Today, many U.S. states have laws or legal rulings that specifically recognize trust protectors and outline what they can and can’t do.


What Can a Trust Protector Do?

The powers of a trust protector are spelled out in the trust itself, so they can vary quite a bit. But here are some common responsibilities and powers trust protectors may have:

Common Trust Protector Powers:

  • Fire and replace the trustee if they’re not doing a good job

  • Change the trust’s terms to reflect new laws or tax rules

  • Move the trust to a different state for legal or tax advantages

  • Settle disputes between trustees and beneficiaries

  • Approve or block distributions

  • Add or remove beneficiaries (in very limited situations)

  • Terminate the trust if it no longer makes sense to keep it going

Basically, they can help make the trust work better—especially when something unexpected happens.


Why Include a Trust Protector in Your Estate Plan?

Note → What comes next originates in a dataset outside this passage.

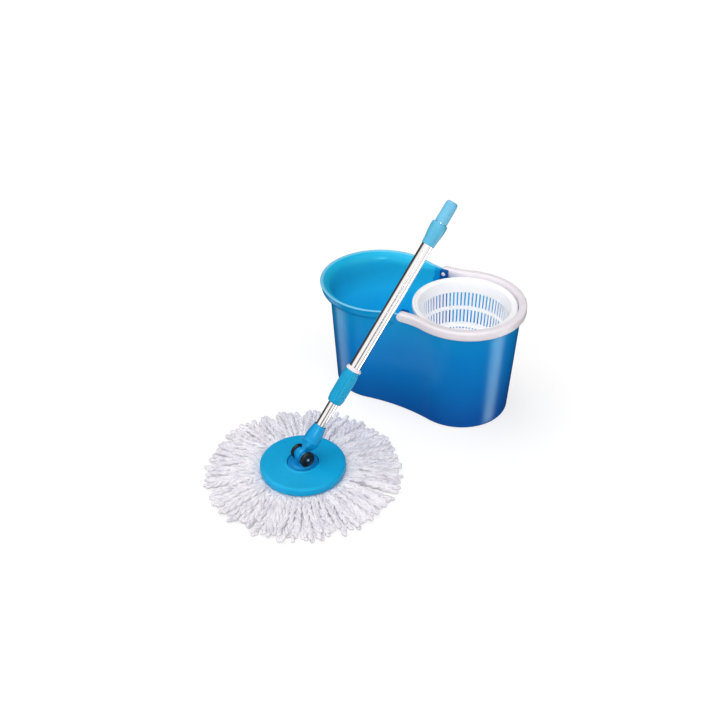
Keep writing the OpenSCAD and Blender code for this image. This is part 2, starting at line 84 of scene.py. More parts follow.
# How far the bail's ears stand above the rim
EAR_RISE = 4.0
RIM_H = corners("bucket_shell")[1].z - EAR_RISE

joints = {joint["name"]: joint for joint in frame["joints"]}
hinge = Vector(joints["pole_tilt"]["pos_m"]) / MM
pole_axis = Vector(joints["pole_press"]["axis"]).normalized()
pin_axis = Vector(joints["pole_tilt"]["axis"]).normalized()
bail_pivot = Vector(joints["bail_swing"]["pos_m"]) / MM
head_centre = Vector(joints["head_spin"]["pos_m"]) / MM
head_centre.z = 0


def frame_of(origin, x, y, z):
    """Matrix that puts a local frame with these axes at origin."""
    return Matrix.Translation(origin) @ Matrix((x, y, z)).transposed().to_4x4()


# Pole frame: origin on the tilt hinge, Z up the pole, Y along the hinge pin
POLE = frame_of(hinge, pin_axis.cross(pole_axis), pin_axis, pole_axis)
# Hub frame: origin on the head's axis at the floor, Z up, Y along the hinge pin
HUB = frame_of(head_centre, pin_axis.cross(Vector((0, 0, 1))), pin_axis, Vector((0, 0, 1)))
HEAD = Matrix.Translation(head_centre)


def span(node, place):
    """Lowest and highest Z and the largest radius of a CAD node in a local frame."""
    back = place.inverted()
    points = [back @ (v.co / MM) for v in frame["nodes"][node].data.vertices]
    return (min(p.z for p in points), max(p.z for p in points),
            max(math.hypot(p.x, p.y) for p in points))


# ---------------- mesh helpers

# Edges that turn by more than this many degrees stay crisp
SHARP = 38
# Points closer than this, and edges shorter than this, are merged away (metres)
WELD = 1e-6
SLIVER = 1e-7


def in_scene(name, data):
    """Puts a mesh or a light in the scene as an object."""
    thing = bpy.data.objects.new(name, data)
    bpy.context.scene.collection.objects.link(thing)
    return thing


def shade(mesh, sharp=SHARP):
    """Smooth shading with crisp edges."""
    mesh.polygons.foreach_set("use_smooth", [True] * len(mesh.polygons))
    mesh.set_sharp_from_angle(angle=math.radians(sharp))


def make(name, verts, faces, place=None):
    """A welded and shaded mesh object from points in millimetres and faces."""
    place = place or Matrix.Identity(4)
    mesh = bpy.data.meshes.new(name)
    mesh.from_pydata([(place @ Vector(v)) * MM for v in verts], [], faces)
    bm = bmesh.new()
    bm.from_mesh(mesh)
    bmesh.ops.remove_doubles(bm, verts=bm.verts, dist=WELD)
    bmesh.ops.dissolve_degenerate(bm, edges=bm.edges, dist=SLIVER)
    bmesh.ops.recalc_face_normals(bm, faces=bm.faces)
    bm.to_mesh(mesh)
    bm.free()
    shade(mesh)
    return in_scene(name, mesh)


def apply_modifiers(piece, sharp=SHARP):
    """Turns the piece's modifiers into its mesh."""
    graph = bpy.context.evaluated_depsgraph_get()
    mesh = bpy.data.meshes.new_from_object(piece.evaluated_get(graph))
    piece.modifiers.clear()
    piece.data = mesh
    shade(mesh, sharp)
    return piece


def bevel(piece, width, segments=2, angle=35):
    """Rounds the piece's edges."""
    edge = piece.modifiers.new("Edges", "BEVEL")
    edge.width = width * MM
    edge.segments = segments
    edge.limit_method = "ANGLE"
    edge.angle_limit = math.radians(angle)
    edge.harden_normals = False
    return apply_modifiers(piece)


def fuse(piece, voxel, passes):
    """Joins a piece's overlapping solids into one moulded skin with small fillets."""
    skin = piece.modifiers.new("Skin", "REMESH")
    skin.mode = "VOXEL"
    skin.voxel_size = voxel * MM
    soften = piece.modifiers.new("Soften", "SMOOTH")
    soften.iterations = passes
    soften.factor = 0.5
    return apply_modifiers(piece, sharp=60)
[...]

Here’s where things get interesting. A trust protector can solve some major challenges that come with long-term trust planning. Here’s why more and more people are including one in their estate plans:

1. Flexibility for the Future

Your trust might be “irrevocable,” but that doesn’t mean it should be inflexible. Tax laws change, family situations evolve, and sometimes the original plan just doesn’t fit anymore. A trust protector gives your trust room to adapt.

2. Trustee Oversight

Not every trustee is perfect. A trust protector can monitor the trustee’s actions and step in if something looks off—without dragging everything into court.

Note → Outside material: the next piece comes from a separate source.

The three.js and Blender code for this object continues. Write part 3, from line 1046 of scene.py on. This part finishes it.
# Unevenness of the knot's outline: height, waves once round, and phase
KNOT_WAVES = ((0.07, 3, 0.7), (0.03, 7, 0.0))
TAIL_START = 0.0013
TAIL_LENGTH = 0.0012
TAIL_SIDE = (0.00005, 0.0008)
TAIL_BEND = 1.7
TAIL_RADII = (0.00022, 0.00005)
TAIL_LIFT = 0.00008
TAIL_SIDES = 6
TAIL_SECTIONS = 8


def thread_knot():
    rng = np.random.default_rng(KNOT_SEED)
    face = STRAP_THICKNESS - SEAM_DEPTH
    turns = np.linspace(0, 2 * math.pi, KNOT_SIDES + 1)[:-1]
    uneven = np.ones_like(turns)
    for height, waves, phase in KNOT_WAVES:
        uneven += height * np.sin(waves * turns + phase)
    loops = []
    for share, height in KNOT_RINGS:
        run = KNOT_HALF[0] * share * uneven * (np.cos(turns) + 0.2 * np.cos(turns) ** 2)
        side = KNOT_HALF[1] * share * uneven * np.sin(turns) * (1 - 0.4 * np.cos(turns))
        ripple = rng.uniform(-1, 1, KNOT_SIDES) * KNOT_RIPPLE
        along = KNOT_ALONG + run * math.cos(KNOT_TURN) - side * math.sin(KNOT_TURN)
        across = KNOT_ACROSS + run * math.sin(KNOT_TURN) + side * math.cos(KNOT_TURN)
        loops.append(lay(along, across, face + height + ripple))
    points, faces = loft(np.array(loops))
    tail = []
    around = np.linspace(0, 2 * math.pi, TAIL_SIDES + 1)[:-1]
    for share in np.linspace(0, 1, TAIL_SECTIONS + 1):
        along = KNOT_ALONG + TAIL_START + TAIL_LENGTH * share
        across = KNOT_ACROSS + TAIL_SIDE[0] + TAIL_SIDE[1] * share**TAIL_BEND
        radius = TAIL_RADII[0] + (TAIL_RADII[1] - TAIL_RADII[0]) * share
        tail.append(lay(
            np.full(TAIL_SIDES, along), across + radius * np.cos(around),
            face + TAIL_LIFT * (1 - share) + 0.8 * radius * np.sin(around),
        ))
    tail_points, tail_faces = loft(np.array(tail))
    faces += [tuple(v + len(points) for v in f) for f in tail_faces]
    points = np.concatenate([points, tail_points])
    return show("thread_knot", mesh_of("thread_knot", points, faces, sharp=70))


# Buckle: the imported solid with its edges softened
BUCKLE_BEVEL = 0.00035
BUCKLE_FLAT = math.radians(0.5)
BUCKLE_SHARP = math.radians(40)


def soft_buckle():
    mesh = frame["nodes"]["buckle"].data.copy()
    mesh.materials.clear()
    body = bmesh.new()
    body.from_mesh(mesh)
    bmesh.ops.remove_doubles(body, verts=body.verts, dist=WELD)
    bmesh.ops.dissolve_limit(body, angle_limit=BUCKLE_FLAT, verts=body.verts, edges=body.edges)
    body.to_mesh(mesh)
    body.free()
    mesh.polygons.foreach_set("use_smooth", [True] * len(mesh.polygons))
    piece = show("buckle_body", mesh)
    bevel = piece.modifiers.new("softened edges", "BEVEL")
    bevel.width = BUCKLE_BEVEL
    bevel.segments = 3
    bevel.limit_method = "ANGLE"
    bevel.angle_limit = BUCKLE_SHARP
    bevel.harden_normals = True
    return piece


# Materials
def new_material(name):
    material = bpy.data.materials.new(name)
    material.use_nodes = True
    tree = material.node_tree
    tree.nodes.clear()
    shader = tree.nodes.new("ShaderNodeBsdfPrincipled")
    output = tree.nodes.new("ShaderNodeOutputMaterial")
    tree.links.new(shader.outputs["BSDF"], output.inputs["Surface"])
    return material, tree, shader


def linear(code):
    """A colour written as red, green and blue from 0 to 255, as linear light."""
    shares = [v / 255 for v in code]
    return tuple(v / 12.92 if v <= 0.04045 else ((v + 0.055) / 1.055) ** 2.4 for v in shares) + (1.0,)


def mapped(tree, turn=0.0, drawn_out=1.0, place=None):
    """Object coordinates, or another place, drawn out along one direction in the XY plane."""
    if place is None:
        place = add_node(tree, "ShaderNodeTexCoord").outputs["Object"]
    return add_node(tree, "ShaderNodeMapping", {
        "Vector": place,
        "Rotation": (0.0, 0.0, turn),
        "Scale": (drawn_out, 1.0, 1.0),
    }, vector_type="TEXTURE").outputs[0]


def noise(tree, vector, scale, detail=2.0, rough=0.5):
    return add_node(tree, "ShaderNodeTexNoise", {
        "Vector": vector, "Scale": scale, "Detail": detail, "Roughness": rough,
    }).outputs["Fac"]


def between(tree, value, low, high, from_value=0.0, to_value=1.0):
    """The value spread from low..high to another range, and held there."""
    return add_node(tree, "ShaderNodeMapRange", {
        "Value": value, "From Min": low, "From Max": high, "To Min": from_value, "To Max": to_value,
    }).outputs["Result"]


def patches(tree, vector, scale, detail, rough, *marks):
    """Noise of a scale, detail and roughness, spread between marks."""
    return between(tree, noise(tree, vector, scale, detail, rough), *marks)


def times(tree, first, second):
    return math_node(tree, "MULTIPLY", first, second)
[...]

3. Avoiding Expensive Legal Battles

By giving a trust protector the power to mediate disputes or approve changes, you can often avoid going to court, which saves your family time, money, and stress.

4. Protecting Vulnerable Beneficiaries

If your trust includes minor children, individuals with special needs, or beneficiaries struggling with addiction or financial irresponsibility, a trust protector can act as a gatekeeper to protect them from themselves—or from others.


Are There Any Downsides to Using a Trust Protector?

Good question. Like anything in estate planning, there are pros and cons.

Potential Drawbacks to Keep in Mind:

1. Not Every State Handles Them the Same

Some states have strong trust protector laws. Others don’t say much at all. That means the powers and responsibilities of a trust protector can be a little murky if you don’t spell things out clearly in the trust document.

2. Fiduciary or Not?

Depending on your state and how the trust is written, a trust protector may or may not be legally considered a fiduciary. That matters, because fiduciaries have legal duties they must follow—and can be held accountable if they don’t.

3. Risk of Too Much Power

If you give a trust protector too much authority, they could change the trust in ways you didn’t intend. It’s all about balance and clarity in the drafting.

4. Choosing the Right Person

Picking the wrong trust protector can cause more problems than it solves. You want someone who is trustworthy, experienced, and impartial—ideally not a direct beneficiary or emotionally entangled in family drama.


Who Should Consider Naming a Trust Protector?

Adding a trust protector makes the most sense if:

  • Your trust is irrevocable or designed to last a long time (e.g., a dynasty trust)

  • You have minor children, special needs beneficiaries, or complicated family dynamics

  • You’re concerned about future changes in tax law

  • You want an extra layer of oversight over your trustee

  • You’re using a professional trustee or corporate fiduciary

  • You want the trust to be as future-proof as possible


Final Thoughts: Is a Trust Protector Right for You?

A trust protector can be a smart addition to your estate plan—but only if the role is clearly defined and fits your unique situation. They offer flexibility, accountability, and peace of mind, especially in long-term or complex trust arrangements.

But like any powerful tool, they need to be used carefully. You’ll want to work with an experienced estate planning attorney to make sure:

  • The trust protector’s powers are spelled out clearly

  • They don’t have unchecked authority

  • You’ve chosen the right person (and a backup!)